Fida Administrator Cecilia Gloria Soriano said the agency is keen on extending technical and financial support to groups and individuals wanting to engage in the production and manufacture of raw silk and hemp in the region.
The agency is also pushing for the production of abaca in the Cordillera, saying the region's climate is favorable to the production of the crop.
Soriano said the country's present production of the fiber crops could not supply the local demand.
Abaca, a crop endemic to the Philippines, is grown in more than 10 regions in the country.
In the Cordillera, only the town of Natonin in Mt. Province is growing and manufacturing hemp from the plant.

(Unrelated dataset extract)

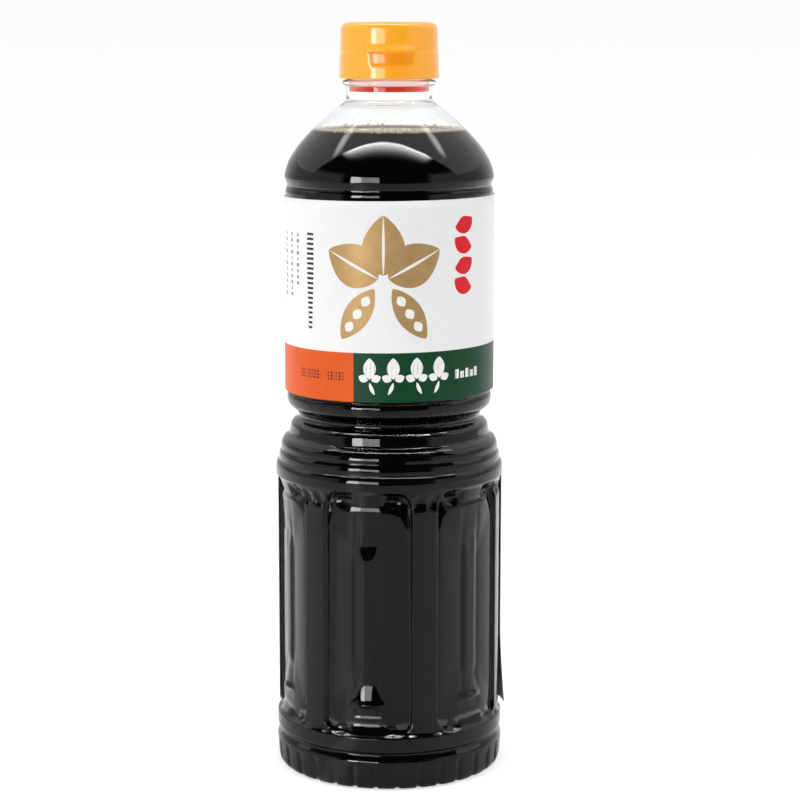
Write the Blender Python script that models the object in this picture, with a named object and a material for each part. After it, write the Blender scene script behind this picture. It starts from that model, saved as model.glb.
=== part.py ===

About 900 hectares is planted to abaca in the municipality.
The abaca industry had brought in P3.66-billion export earnings for the country last year Soriano said.
She was at the Fida regional office at Wangal, La Trinidad for the opening of the area as the regional site for Cordillera Administrative Region (CAR) and the Ilocos and Cagayan Valley Regions.
Among the uses of abaca fibers are cordage and papers like tea bags, filter paper sausage casing, cigarette paper and other handicrafts.
The country's P1,000, P500 and P200 bills and the Japanese yen are also made up of abaca fibers, Soriano said.
About 85 percent of the abaca produced, manufactured and traded in the world, comes from the Philippines.
The remaining demand is supplied by Ecuador, the second country growing the fiber crop.
Abaca production is seen to boost the current sericulture industry being popularized in Benguet.
The raw silk produced in the province is also rated first-class.